Contrary’s Gap Year 2020, a “first-of-its-kind program,” boils down to giving college students the chance to that gap year and build that company, with a $100,000 cushion to help keep the lights on. It’s an “experiment,” Tarczynski says.

“I think the coming year at business schools will be very interesting,” he tells Poets&Quants in a recent phone interview. “And that’s kind of part of the reason why we’re experimenting: Because everything is just going to have to shift virtually, right? Perhaps obviously, paying $50,000 a year to take classes online is just not appealing.

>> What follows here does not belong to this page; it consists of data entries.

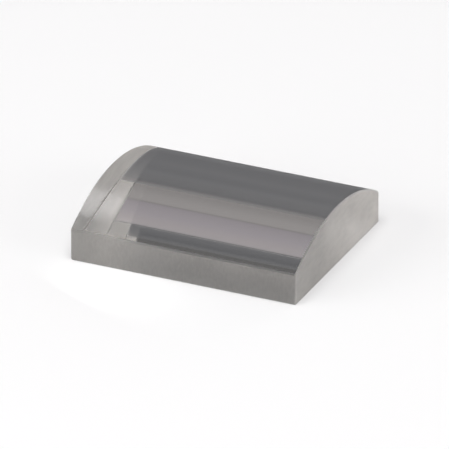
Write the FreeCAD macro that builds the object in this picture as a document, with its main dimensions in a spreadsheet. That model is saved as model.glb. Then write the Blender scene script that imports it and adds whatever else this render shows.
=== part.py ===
import FreeCAD, Part
import Sketcher
import os

# Plano-convex cylindrical lens with a rectangular outline, ground from one block of optical glass.
# The flat (plano) face lies on z = 0 and the convex face bulges towards +Z. The convex face is part
# of a cylinder whose axis runs along X, so the lens bends light in the YZ plane only. The origin is
# the centre of the plano face. All sizes are in millimetres.

NODE = "cylindrical_lens"
PARTS_FOLDER = "parts"

# Driving sizes: alias, value, what it is.
SIZES = [
    ("glass_length", 30.0, "length along the cylinder axis, X"),
    ("glass_width", 25.0, "width across the curve, Y"),
    ("centre_thickness", 7.7, "plano face to the crest of the convex face, Z"),
    ("curve_radius", 23.6, "radius of the convex face"),
    ("convex_bevel", 0.15, "leg of the protective bevel around the convex face"),
    ("plano_bevel", 0.1, "leg of the protective bevel around the plano face"),
    ("corner_bevel", 0.15, "leg of the bevel on the four upright corners"),
]


def make_size_sheet(doc):
    """A spreadsheet that holds the driving sizes, each under its alias."""
    sheet = doc.addObject("Spreadsheet::Sheet", "Sizes")
    for row, (alias, value, meaning) in enumerate(SIZES, start=1):
        sheet.set(f"A{row}", alias)
        sheet.set(f"B{row}", str(value))
        sheet.setAlias(f"B{row}", alias)
        sheet.set(f"C{row}", meaning)
    doc.recompute()
    return sheet


def origin_plane(body, role):
    """One of the body's own origin planes, found by its role."""
    return next(plane for plane in body.Origin.OriginFeatures if plane.Role == role)


def draw_section(body, sheet):
    """The lens section in the YZ plane: plano base, two ground sides and the convex arc."""
    half_width = sheet.glass_width / 2
    centre_z = sheet.centre_thickness - sheet.curve_radius
    side_top = centre_z + (sheet.curve_radius**2 - half_width**2) ** 0.5

    section = body.newObject("Sketcher::SketchObject", "Section")
    section.AttachmentSupport = [(origin_plane(body, "YZ_Plane"), "")]
    section.MapMode = "FlatFace"

    base_left = FreeCAD.Vector(-half_width, 0, 0)
    base_right = FreeCAD.Vector(half_width, 0, 0)
    top_left = FreeCAD.Vector(-half_width, side_top, 0)
    top_right = FreeCAD.Vector(half_width, side_top, 0)
    crest = FreeCAD.Vector(0, sheet.centre_thickness, 0)

    base = section.addGeometry(Part.LineSegment(base_left, base_right))
    right_side = section.addGeometry(Part.LineSegment(base_right, top_right))
    curve = section.addGeometry(Part.Arc(top_right, crest, top_left))
    left_side = section.addGeometry(Part.LineSegment(top_left, base_left))

    start, end, centre = 1, 2, 3
    sketch_origin, y_axis = (-1, 1), -2

    section.addConstraint(Sketcher.Constraint("Coincident", base, end, right_side, start))
    section.addConstraint(Sketcher.Constraint("Coincident", right_side, end, curve, start))
    section.addConstraint(Sketcher.Constraint("Coincident", curve, end, left_side, start))
    section.addConstraint(Sketcher.Constraint("Coincident", left_side, end, base, start))
    section.addConstraint(Sketcher.Constraint("Vertical", right_side))
    section.addConstraint(Sketcher.Constraint("Vertical", left_side))
    section.addConstraint(Sketcher.Constraint("Symmetric", base, start, base, end, *sketch_origin))
    section.addConstraint(Sketcher.Constraint("PointOnObject", curve, centre, y_axis))

    width = section.addConstraint(Sketcher.Constraint("DistanceX", base, start, base, end, half_width * 2))
    radius = section.addConstraint(Sketcher.Constraint("Radius", curve, sheet.curve_radius))
    depth = section.addConstraint(Sketcher.Constraint("DistanceY", curve, centre, *sketch_origin, -centre_z))
    section.renameConstraint(width, "width")
    section.renameConstraint(radius, "radius")
    section.renameConstraint(depth, "centre_depth")
    section.setExpression("Constraints.width", "Sizes.glass_width")
    section.setExpression("Constraints.radius", "Sizes.curve_radius")
    section.setExpression("Constraints.centre_depth", "Sizes.curve_radius - Sizes.centre_thickness")
    return section


def pad_blank(body, section):
    """The generated blank: the section drawn out along the cylinder axis, half each way from X = 0."""
    blank = body.newObject("PartDesign::Pad", "Blank")
    blank.Profile = section
    blank.SideType = "Symmetric"
    blank.setExpression("Length", "Sizes.glass_length")
    section.Visibility = False
    return blank


def edge_names(shape, belongs):
    """The names of the edges for which belongs(edge) is true."""
    return [f"Edge{number}" for number, edge in enumerate(shape.Edges, start=1) if belongs(edge)]


def is_upright(edge):
    """A straight edge that runs along Z, where two ground sides meet."""
    return isinstance(edge.Curve, Part.Line) and bool(round(abs(edge.Curve.Direction.z)))


def bounds(face):
    """A test that an edge belongs to this face."""
    return lambda edge: any(edge.isSame(rim) for rim in face.Edges)


def convex_face_of(shape):
    """The one round face of the lens."""
    return next(face for face in shape.Faces if isinstance(face.Surface, Part.Cylinder))


def plano_face_of(shape):
    """The lowest face, the flat one in z = 0."""
    return min(shape.Faces, key=lambda face: face.CenterOfMass.z)


def add_bevel(doc, body, base, name, size_alias, belongs):
    """A protective bevel with two equal legs on the chosen edges of base."""
    names = edge_names(base.Shape, belongs)
    bevel = body.newObject("PartDesign::Chamfer", name)
    bevel.Base = (base, names)
    bevel.setExpression("Size", f"Sizes.{size_alias}")
    doc.recompute()
    if not bevel.Shape.Volume < base.Shape.Volume:
        raise RuntimeError(f"{name} removed nothing from {base.Name}")
    return bevel


def check(doc, shape):
    """Stops if a feature failed or the lens is not one valid solid."""
    failed = [item.Name for item in doc.Objects if {"Invalid", "Error"} & set(item.State)]
    if failed:
        raise RuntimeError(f"these features failed: {failed}")
    if shape.isNull() or not shape.isValid() or len(shape.Solids) != 1:
        raise RuntimeError("the lens is not one valid solid")


def build():
    doc = FreeCAD.newDocument("CylindricalLens")
    sheet = make_size_sheet(doc)
    body = doc.addObject("PartDesign::Body", "Lens")
    body.Label = NODE

    section = draw_section(body, sheet)
    blank = pad_blank(body, section)
    doc.recompute()

    corners = add_bevel(doc, body, blank, "CornerBevel", "corner_bevel", is_upright)
    plano_rim = bounds(plano_face_of(corners.Shape))
    plano = add_bevel(doc, body, corners, "PlanoBevel", "plano_bevel", plano_rim)
    convex_rim = bounds(convex_face_of(plano.Shape))
    add_bevel(doc, body, plano, "ConvexBevel", "convex_bevel", convex_rim)
    doc.recompute()
    check(doc, body.Shape)

    os.makedirs(PARTS_FOLDER, exist_ok=True)
    body.Shape.exportStep(f"{PARTS_FOLDER}/{NODE}.step")

    box = body.Shape.optimalBoundingBox()
    faces = len(body.Shape.Faces)
    print(f"{NODE}: {box.XLength:.2f} x {box.YLength:.2f} x {box.ZLength:.2f} mm, {faces} faces")
    print(f"volume {body.Shape.Volume:.1f} mm3")


build()
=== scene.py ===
import math
import bmesh
import bpy
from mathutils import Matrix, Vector


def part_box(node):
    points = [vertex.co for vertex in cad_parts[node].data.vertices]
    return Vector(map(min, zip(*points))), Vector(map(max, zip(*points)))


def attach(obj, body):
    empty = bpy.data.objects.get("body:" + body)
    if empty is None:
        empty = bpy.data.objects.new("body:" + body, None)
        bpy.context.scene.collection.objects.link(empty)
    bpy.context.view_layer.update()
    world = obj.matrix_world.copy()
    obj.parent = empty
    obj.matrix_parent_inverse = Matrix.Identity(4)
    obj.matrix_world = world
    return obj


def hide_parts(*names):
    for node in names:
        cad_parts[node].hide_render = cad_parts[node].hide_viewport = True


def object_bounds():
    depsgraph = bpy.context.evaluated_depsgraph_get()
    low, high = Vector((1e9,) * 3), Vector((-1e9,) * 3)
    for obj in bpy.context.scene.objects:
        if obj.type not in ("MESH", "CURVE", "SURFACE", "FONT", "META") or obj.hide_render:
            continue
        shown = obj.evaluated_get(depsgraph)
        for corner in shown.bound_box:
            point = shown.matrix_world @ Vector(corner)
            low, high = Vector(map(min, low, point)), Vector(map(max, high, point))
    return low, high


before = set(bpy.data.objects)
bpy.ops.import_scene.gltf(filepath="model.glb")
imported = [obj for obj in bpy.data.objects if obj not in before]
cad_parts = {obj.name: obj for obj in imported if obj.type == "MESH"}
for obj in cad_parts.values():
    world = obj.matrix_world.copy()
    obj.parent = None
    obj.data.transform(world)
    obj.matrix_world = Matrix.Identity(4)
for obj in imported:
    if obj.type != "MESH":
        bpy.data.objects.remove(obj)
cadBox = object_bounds()
mm = 0.001  # every length below is in metres
print("frame loaded, box of the lens", [round(side / mm, 2) for side in cadBox[1] - cadBox[0]], "mm")


# Shared helpers

def linearColour(hexCode):
    channels = [int(hexCode[i:i + 2], 16) / 255 for i in (1, 3, 5)]
    linear = [c / 12.92 if c <= 0.04045 else ((c + 0.055) / 1.055) ** 2.4 for c in channels]
    return (*linear, 1.0)


def addNode(tree, kind, settings=None, **inputs):
    # settings are the node's own properties, inputs are its sockets: a value, or a socket to link from
    node = tree.nodes.new("ShaderNode" + kind)
    for name, value in (settings or {}).items():
        setattr(node, name, value)
    for name, value in inputs.items():
        socket = node.inputs[int(name[1:])] if name[1:].isdigit() else node.inputs[name.replace("_", " ")]
        if isinstance(value, bpy.types.NodeSocket):
            tree.links.new(value, socket)
        else:
            socket.default_value = value
    return node


def startMaterial(name):
    material = bpy.data.materials.new(name)
    material.use_nodes = True
    material.node_tree.nodes.clear()
    return material, material.node_tree


def deselectAll():
    if bpy.context.object and bpy.context.object.mode == "EDIT":
        bpy.ops.mesh.select_all(action="DESELECT")
    else:
        bpy.ops.object.select_all(action="DESELECT")


# Camera, at the photograph's viewing angle

photoCamera = {
    "azimuth": 24.27,  # degrees, 0 looks along +Y
    "elevation": 26.46,  # degrees above the horizon
    "distance": 1.627,  # m, a long lens from far away, so the edges stay nearly parallel
    "focalLength": 1069.9,  # mm
    "sensorWidth": 36.0,  # mm
    "aimRight": -0.0803 * mm,  # the middle of the frame lies a little below the middle of the lens
    "aimUp": -1.5001 * mm,
    "nearest": 0.1,  # m, what shows lies between these two distances
    "farthest": 10.0,
}


def placeCamera(centre):
    azimuth, elevation = math.radians(photoCamera["azimuth"]), math.radians(photoCamera["elevation"])
    right = Vector((math.cos(azimuth), math.sin(azimuth), 0))
    back = Vector((math.sin(azimuth) * math.cos(elevation),
                   -math.cos(azimuth) * math.cos(elevation), math.sin(elevation)))
    up = back.cross(right)
    aim = centre + right * photoCamera["aimRight"] + up * photoCamera["aimUp"]
    data = bpy.data.cameras.new("photoCamera")
    data.lens = photoCamera["focalLength"]
    data.sensor_width = photoCamera["sensorWidth"]
    data.clip_start, data.clip_end = photoCamera["nearest"], photoCamera["farthest"]
    camera = bpy.data.objects.new("photoCamera", data)
    bpy.context.scene.collection.objects.link(camera)
    camera.location = aim + back * photoCamera["distance"]
    camera.rotation_euler = (-back).to_track_quat("-Z", "Y").to_euler()
    bpy.context.scene.camera = camera


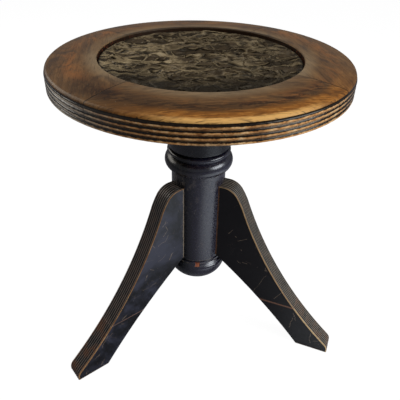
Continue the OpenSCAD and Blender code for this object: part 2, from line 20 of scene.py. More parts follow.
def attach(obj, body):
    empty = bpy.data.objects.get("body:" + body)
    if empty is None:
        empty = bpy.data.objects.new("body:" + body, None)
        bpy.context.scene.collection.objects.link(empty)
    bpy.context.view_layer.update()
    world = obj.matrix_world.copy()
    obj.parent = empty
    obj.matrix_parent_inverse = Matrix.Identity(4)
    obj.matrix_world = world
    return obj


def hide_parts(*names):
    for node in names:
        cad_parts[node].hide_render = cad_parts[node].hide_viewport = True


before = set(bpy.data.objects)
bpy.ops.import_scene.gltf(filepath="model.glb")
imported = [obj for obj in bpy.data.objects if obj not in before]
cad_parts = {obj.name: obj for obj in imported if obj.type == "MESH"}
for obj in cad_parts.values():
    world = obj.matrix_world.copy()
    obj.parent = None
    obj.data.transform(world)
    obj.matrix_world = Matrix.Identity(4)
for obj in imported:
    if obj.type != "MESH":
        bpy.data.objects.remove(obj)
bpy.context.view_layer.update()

“The logic is, people are going to have a ton of free time, so if we can connect them with the right people or play matchmaker, or if they just have an idea that they’ve really wanted to work on for a long time but they’ve always been held back because they’ve just been busy or something like that — there’s no better time than right now. There’s no better time to start working on something. And we want to invest in a bunch of them.

“There are a lot of people who are saying the university is dead or business schools are going to die. We don’t feel that way at all. In fact, we feel quite confident in the future of universities. But for right now, the physical elements are what make universities so special. And so, in the interim, something like this should be a really fantastic kind of way to replicate that for a handful of folks.”

FOREIGN STUDENTS ENCOURAGED TO APPLY

It’s the physical element of business school — the cocktail parties, the business card exchanges, the handshakes, the serendipity — that entrepreneurs miss most, Tarczynski says. He wants Contrary to step into that vacuum for a select few visionaries.

“I think universities are what they are because of the physical nature, the people, the social interaction, things like that,” he says. “And we pretty strongly believe that the limiting factor for young people when it comes to company creation is actually just workload and bandwidth. And so once you remove that and you can facilitate connections between like-minded peers, people start working on cool projects in their free time, which inevitably leads to kind of interesting companies.

“So we actually ran a program called Home(work) in April that did just that. And after that program ended in May, we put our heads together and decided that the next natural step would be not just to connect ambitious young people, but also to start funding them and encouraging them to take this coming year off from school to build a company instead. And that’s what we’re doing.”

International students experiencing visa issues, or who fear they might, shouldn’t be dissuaded from applying, Tarczynski says. Contrary wants to hear their ideas, too.

“We’re particularly interested in funding folks who are foreign students who might be in the process of getting kicked out of the country right now,” he says.

AN ANNUAL PROGRAM? 

Tarczynski says depending on the success of the first batch of ventures, the program could be an annual affair, eventually becoming “the de facto option for entrepreneurial/ambitious students.”

“I think there’s a really distinct scenario where that could be the case,” he says. “Obviously this is not a program for everybody, right? It probably caters to 0.1% of college students. It’s a very small number of people who would be interested in something like this. But I think having it as an option is something that will probably continue to persist, regardless of whether there’s a pandemic.

“We’re pretty strong believers that universities are going to come back, especially the major research universities, and they are going to be just as strong as ever. But it’s our hope that, at least for this year, we can help replicate what they do with this experiment. And then after that, we really knows?”